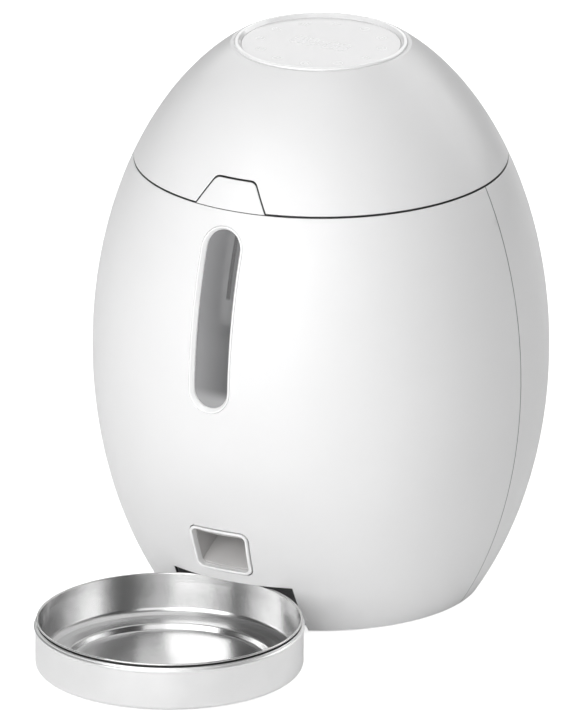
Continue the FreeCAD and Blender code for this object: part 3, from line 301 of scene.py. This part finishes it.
--
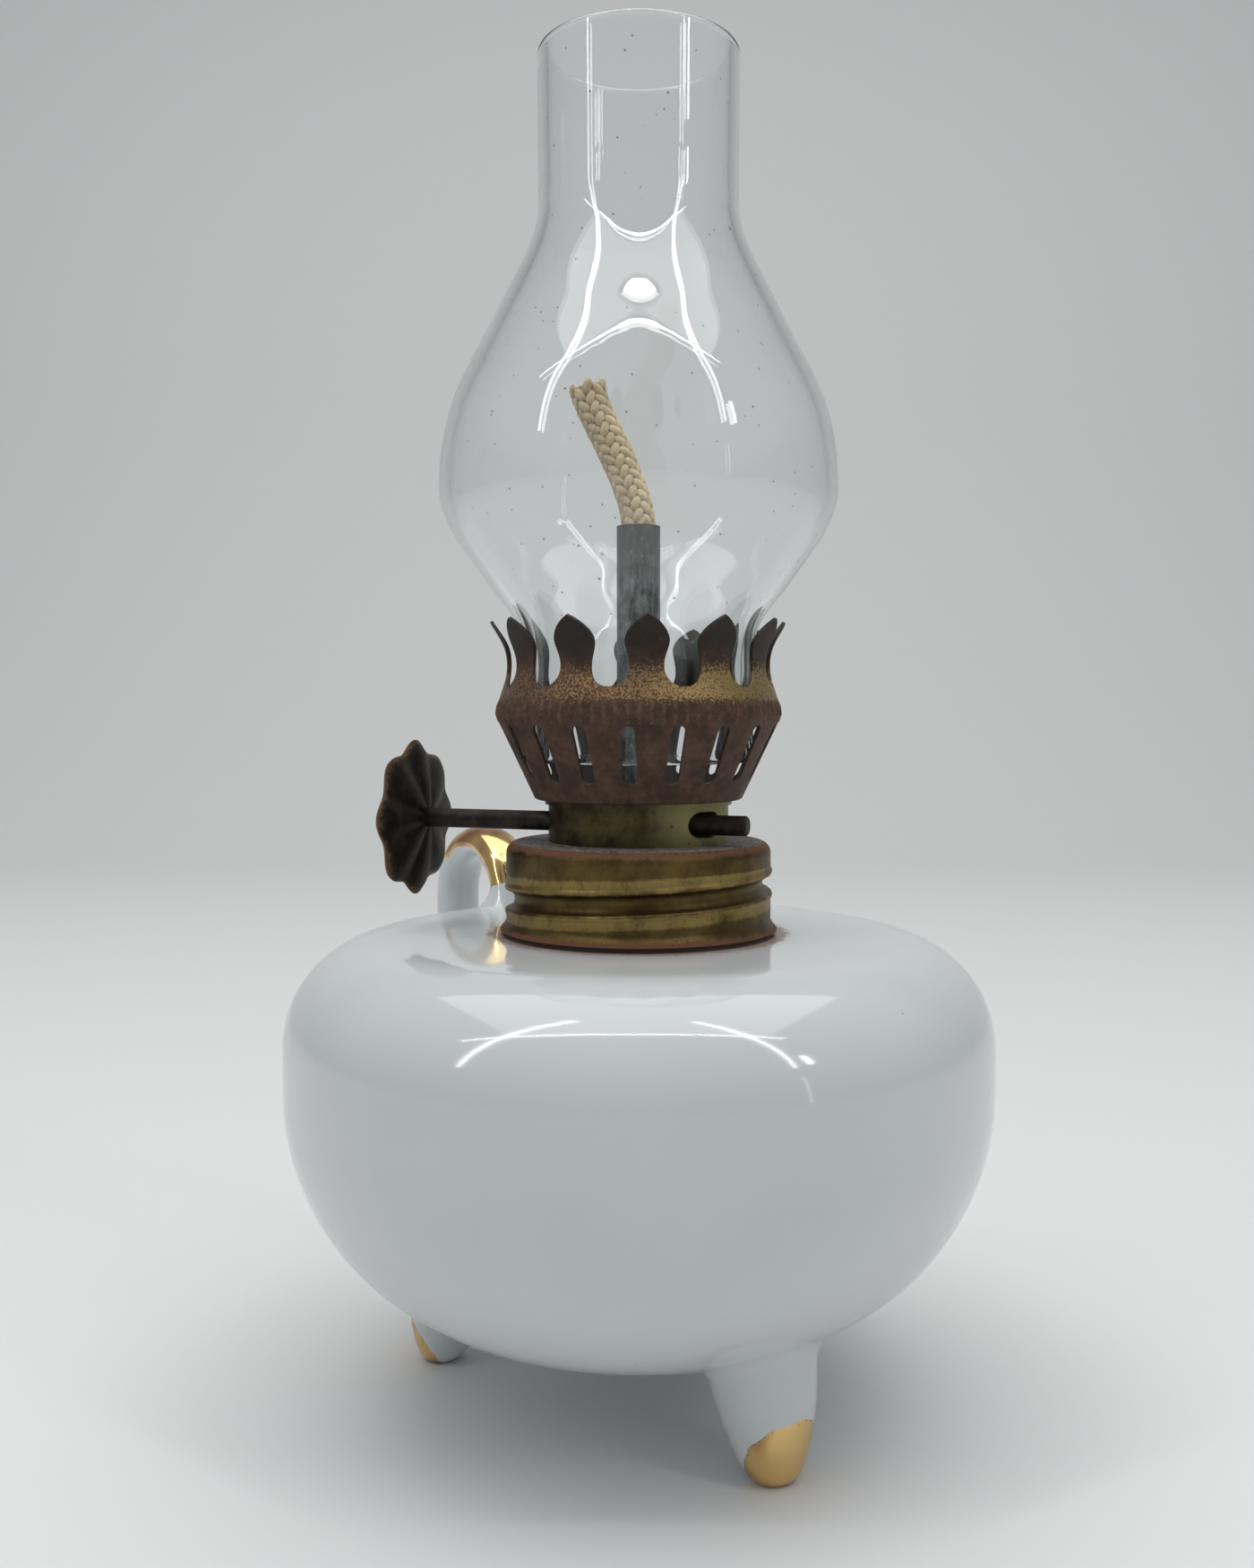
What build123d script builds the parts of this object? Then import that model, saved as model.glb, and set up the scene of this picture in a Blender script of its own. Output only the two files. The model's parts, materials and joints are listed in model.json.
* * *
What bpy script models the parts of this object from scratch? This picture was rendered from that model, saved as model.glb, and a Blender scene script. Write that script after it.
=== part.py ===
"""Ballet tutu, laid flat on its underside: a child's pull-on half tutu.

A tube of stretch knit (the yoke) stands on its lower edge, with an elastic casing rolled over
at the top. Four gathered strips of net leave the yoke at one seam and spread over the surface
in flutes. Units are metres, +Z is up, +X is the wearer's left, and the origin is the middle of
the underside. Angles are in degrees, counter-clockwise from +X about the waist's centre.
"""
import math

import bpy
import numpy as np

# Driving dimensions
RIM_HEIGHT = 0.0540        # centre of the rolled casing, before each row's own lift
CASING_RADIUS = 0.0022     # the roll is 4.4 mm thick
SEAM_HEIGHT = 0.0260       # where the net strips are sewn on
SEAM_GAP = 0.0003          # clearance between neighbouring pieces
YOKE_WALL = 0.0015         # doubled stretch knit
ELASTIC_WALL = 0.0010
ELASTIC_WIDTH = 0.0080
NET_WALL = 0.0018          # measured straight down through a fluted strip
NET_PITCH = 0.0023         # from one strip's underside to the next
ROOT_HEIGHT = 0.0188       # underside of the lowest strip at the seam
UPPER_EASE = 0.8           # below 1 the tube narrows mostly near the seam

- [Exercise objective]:
Within the listing, how many lines hold the word "this"? Only the number is to be given.

- [Solution]:
3